Servidores veem risco de retaliação política
Apesar do tempo decorrido para a regulamentação e das modificações feitas no texto, representantes dos servidores públicos ainda consideram que as regras podem abrir brechas para retaliações políticas.
"Somos contra esse projeto, não contra a avaliação. O servidor exige ser avaliado permanentemente. O problema é que essa lei pode se tornar um instrumento pessoal do chefe para fazer o que quiser em relação ao funcionário", disse João Gomes dos Santos, presidente da Confederação dos Servidores Públicos do Brasil, em audiência pública sobre o projeto, realizada em julho deste ano.
O professor de Direito Administrativo e procurador do Estado de São Paulo Carlos Toledo também considera que a proposta pode abrir brechas para retaliações. Ele explica que, ao contrário dos países desenvolvidos, o Brasil ainda não desenvolveu um serviço público baseado plenamente na impessoalidade e na eficiência.
"Pode ser que esse sistema de avaliação funcione em entes mais bem estruturados, como os estados e a União. Mas ainda temos, no país, muitas situações em que essa estrutura burocrática ainda não está bem consolidada, especialmente nos municípios. Com isso, a avaliação pode servir, simplesmente, para eliminar os servidores que não atendem às demandas políticas para os governantes da ocasião", diz.
"Serviço público não é avaliado", diz especialista
Nem todos os especialistas, porém, concordam com essa visão. Bernardo Strobel Guimarães, doutor em Direito do Estado pela Universidade de São Paulo (USP), aponta que, em termos práticos, é muito difícil afastar um servidor público de suas atribuições.
"No fim das contas, o regime de serviço público não é avaliado. Se houver critérios já formalizados, o sucessivo descumprimento de metas poderia resultar na perda do cargo. É uma discussão que a sociedade precisa fazer", diz.
Segundo dados da Controladoria-Geral da União (CGU), 16.625 servidores públicos federais foram expulsos do governo desde 2003. Pouco mais de 5 mil perderam o cargo por corrupção, enquanto 1,8 mil foram expulsos por abandono ou inassiduidade.
As etapas para a avaliação dos servidores públicos
- Planejamento da avaliação: etapa em que seriam selecionados os fatores avaliativos variáveis e os critérios objetivos utilizados para atribuição da nota;
- Acompanhamento das atividades realizadas;
- Avaliação do desempenho funcional: além dos dois fatores fixos, outros cinco fatores variáveis poderão ser escolhidos para a avaliação, de acordo com as atividades desempenhadas pelo servidor.

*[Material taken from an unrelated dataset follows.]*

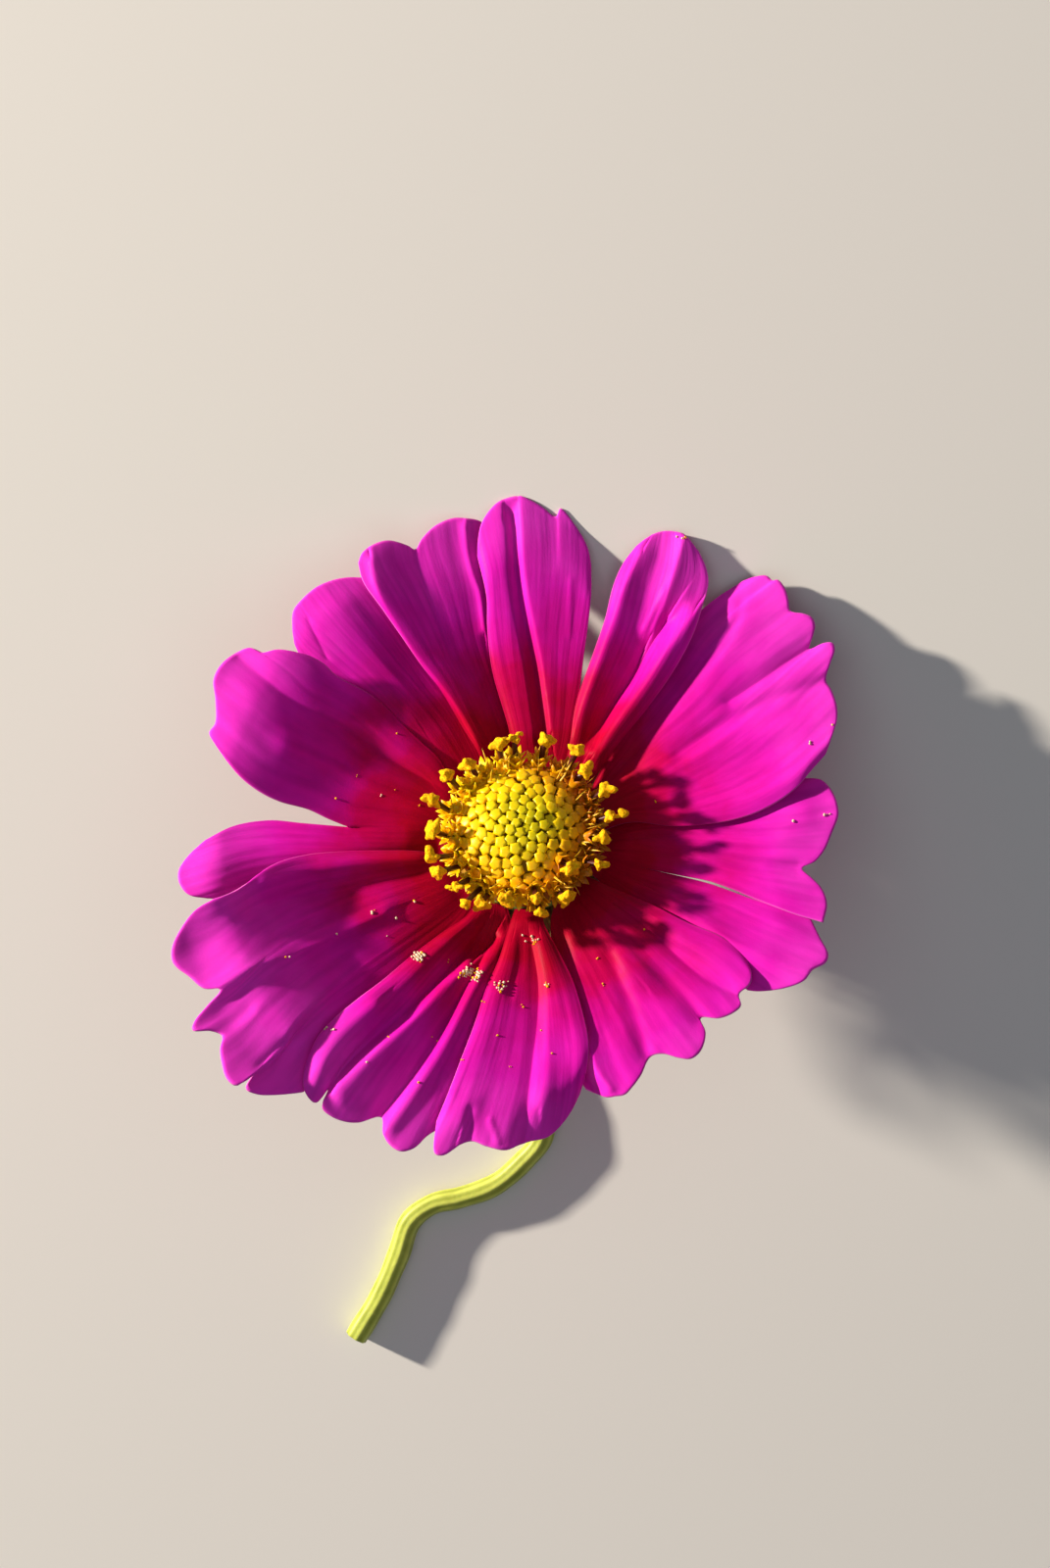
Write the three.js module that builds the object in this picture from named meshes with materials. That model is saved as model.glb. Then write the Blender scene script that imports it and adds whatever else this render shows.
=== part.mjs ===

- Retorno ao servidor sobre pontos que precisam ser melhorados.
Fatores avaliativos fixos, que corresponderiam a 25% da nota cada:
- Qualidade;
- Produtividade.
Fatores avaliativos variáveis, que corresponderiam a 10% da nota (somente cinco seriam escolhidos para cada servidor):
- Relacionamento funcional;
- Foco no usuário/cidadão;
- Inovação;
- Capacidade de iniciativa;
- Responsabilidade;
- Solução de problemas;
- Tomada de decisão;
- Aplicação do conhecimento;
- Compartilhamento de conhecimento;
- Compromisso com objetivos institucionais;
- Autodesenvolvimento;
- Abertura a feedback.
Conceitos para os resultados da avaliação:
- Superação: igual ou superior a oito pontos;
- Atendimento: igual ou superior a cinco pontos e inferior a oito pontos;
- Atendimento parcial: igual ou superior a três pontos e inferior a cinco pontos;
- Não atendimento: inferior a três pontos.
Quando o servidor seria demitido?
- A demissão seria aplicada nos casos em que o servidor tiver tirado o conceito "não atendimento" nas duas últimas avaliações ou quando a média dos últimos cinco anos não alcançar o conceito "atendimento parcial".